What is asked.
Return the lines exactly as they stand, from the first of the material through the line containing "QUARTER_STEPS = 5".

------ Supplied records ------

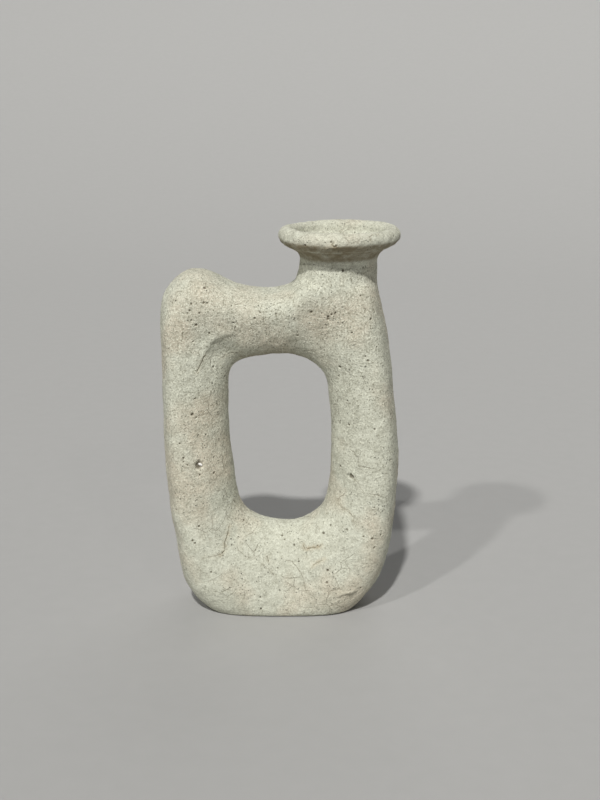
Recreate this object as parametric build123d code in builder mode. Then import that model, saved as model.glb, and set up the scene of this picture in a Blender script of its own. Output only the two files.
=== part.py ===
from build123d import *
from collections import namedtuple
from math import copysign, cos, pi, radians, sin
import os

# Hand-built hollow vase: an upright ring of joined clay sections around an open window, with a
# dished rim over the right leg. Millimetres, +Z up, front at -Y, origin at the centre of the foot.

# ---- driving dimensions ----
WALL = 9.0
SLAB_THICKNESS = 9.0
SQUARENESS = 2.5            # exponent of the legs' superellipse section: 2 is an ellipse
LEAN = 0.28                 # how much more depth a section has on its outer side, per half width
LOWER_SEAM = 100.0          # height of the seams between the base and both legs
UPPER_LEFT_SEAM = 204.0
UPPER_RIGHT_SEAM = 196.0
BRIDGE_LEFT_SEAM = -28.0    # x of the seam between the left shoulder and the bridge
BRIDGE_RIGHT_SEAM = 2.0

NECK_X = 49.1               # the neck and rim stand off centre, over the right leg
NECK_RADIUS = 32.2
NECK_SPREAD = 4.4           # how much wider the neck's bottom is, on the bridge's side
NECK_BOTTOM_DEPTH = 33.4    # half the depth of the neck's bottom, which is oval
NECK_BOTTOM = 289.0
NECK_TOP = 305.0
THROAT_RADIUS = 20.0

TOTAL_HEIGHT = 334.0
RIM_RADIUS = 50.6
LIP_RADIUS = 7.0            # of the round coil that edges the dish
UNDERSIDE_SLOPE = 30.0      # degrees, of the flare's underside where it meets the coil

SEAM_COIL_THICKNESS = 4.0   # inside coils, pressed flat over the seams
SEAM_COIL_WIDTH = 8.0
QUARTER_STEPS = 5           # spline points along each quarter of a section

# ---- the ring, as six stretches from seam to seam ----
# A stretch follows the window's edge and the outside contour, both as (x, z) points in the
# mid-plane. Its depths are half the section's depth at its start, middle and end. The stretches
# run round the window the same way, and each starts where the one before it ends.
Stretch = namedtuple("Stretch", "window contour depths steps")

LOWER_LEFT = [(-37.5, LOWER_SEAM), (-96.2, LOWER_SEAM)]
UPPER_LEFT = [(-44.0, UPPER_LEFT_SEAM), (-100.2, UPPER_LEFT_SEAM)]
BRIDGE_LEFT = [(BRIDGE_LEFT_SEAM, 223.2), (BRIDGE_LEFT_SEAM, 282.8)]
BRIDGE_RIGHT = [(BRIDGE_RIGHT_SEAM, 227.2), (BRIDGE_RIGHT_SEAM, 283.6)]
UPPER_RIGHT = [(40.0, UPPER_RIGHT_SEAM), (95.5, UPPER_RIGHT_SEAM)]
LOWER_RIGHT = [(40.6, LOWER_SEAM), (99.6, LOWER_SEAM)]

BASE = Stretch(
    window=[LOWER_RIGHT[0], (33.0, 85.0), (0.0, 74.6), (-31.0, 87.0), LOWER_LEFT[0]],
    contour=[
        LOWER_RIGHT[1],
        (95.4, 57.0),
        (77.4, 12.0),
        (45.0, -13.0),
        (-45.0, -13.0),
        (-77.0, 12.0),
        (-90.8, 57.0),
        LOWER_LEFT[1],
    ],
    depths=(33.6, 36.8, 33.6),
    steps=12,
)
LEFT_LEG = Stretch(
    window=[LOWER_LEFT[0], (-42.6, 135.0), UPPER_LEFT[0]],
    contour=[LOWER_LEFT[1], (-98.6, 145.0), UPPER_LEFT[1]],
    depths=(33.6, 33.0, 32.7),
    steps=3,
)
LEFT_ELBOW = Stretch(
    window=[UPPER_LEFT[0], (-40.6, 215.0), BRIDGE_LEFT[0]],
    contour=[
        UPPER_LEFT[1],
        (-99.6, 247.0),
        (-91.0, 287.0),
        (-71.0, 297.4),
        (-47.0, 289.4),
        BRIDGE_LEFT[1],
    ],
    depths=(32.7, 32.4, 31.8),
    steps=10,
)
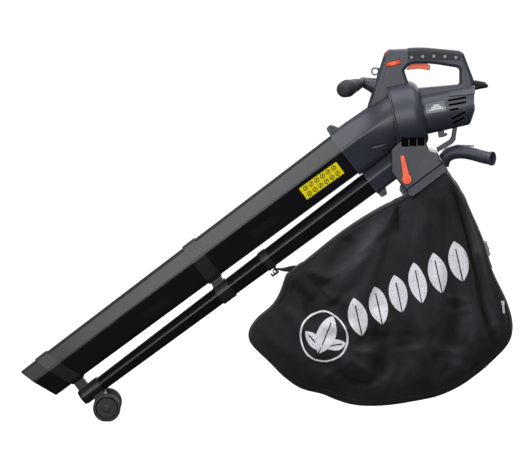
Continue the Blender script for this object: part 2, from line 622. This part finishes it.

------

Finished exercise.
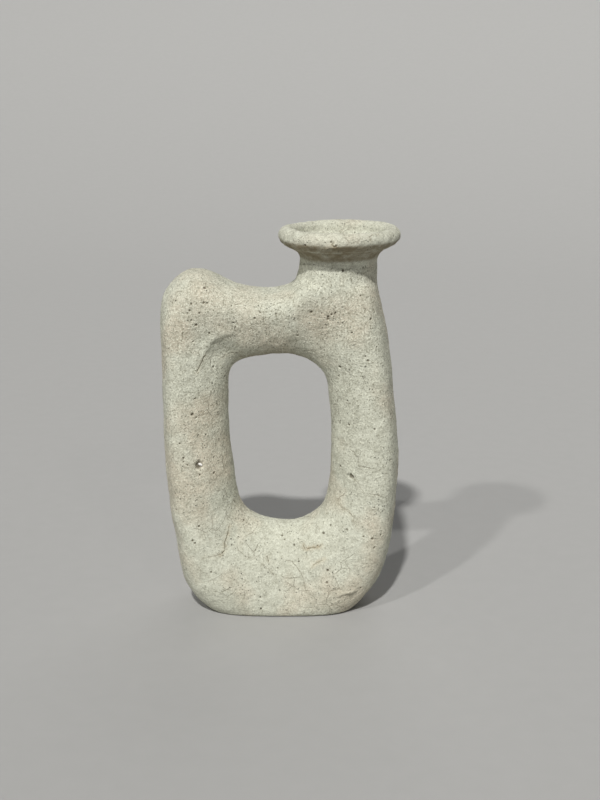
Recreate this object as parametric build123d code in builder mode. Then import that model, saved as model.glb, and set up the scene of this picture in a Blender script of its own. Output only the two files.
=== part.py ===
from build123d import *
from collections import namedtuple
from math import copysign, cos, pi, radians, sin
import os

# Hand-built hollow vase: an upright ring of joined clay sections around an open window, with a
# dished rim over the right leg. Millimetres, +Z up, front at -Y, origin at the centre of the foot.

# ---- driving dimensions ----
WALL = 9.0
SLAB_THICKNESS = 9.0
SQUARENESS = 2.5            # exponent of the legs' superellipse section: 2 is an ellipse
LEAN = 0.28                 # how much more depth a section has on its outer side, per half width
LOWER_SEAM = 100.0          # height of the seams between the base and both legs
UPPER_LEFT_SEAM = 204.0
UPPER_RIGHT_SEAM = 196.0
BRIDGE_LEFT_SEAM = -28.0    # x of the seam between the left shoulder and the bridge
BRIDGE_RIGHT_SEAM = 2.0

NECK_X = 49.1               # the neck and rim stand off centre, over the right leg
NECK_RADIUS = 32.2
NECK_SPREAD = 4.4           # how much wider the neck's bottom is, on the bridge's side
NECK_BOTTOM_DEPTH = 33.4    # half the depth of the neck's bottom, which is oval
NECK_BOTTOM = 289.0
NECK_TOP = 305.0
THROAT_RADIUS = 20.0

TOTAL_HEIGHT = 334.0
RIM_RADIUS = 50.6
LIP_RADIUS = 7.0            # of the round coil that edges the dish
UNDERSIDE_SLOPE = 30.0      # degrees, of the flare's underside where it meets the coil

SEAM_COIL_THICKNESS = 4.0   # inside coils, pressed flat over the seams
SEAM_COIL_WIDTH = 8.0
QUARTER_STEPS = 5           # spline points along each quarter of a section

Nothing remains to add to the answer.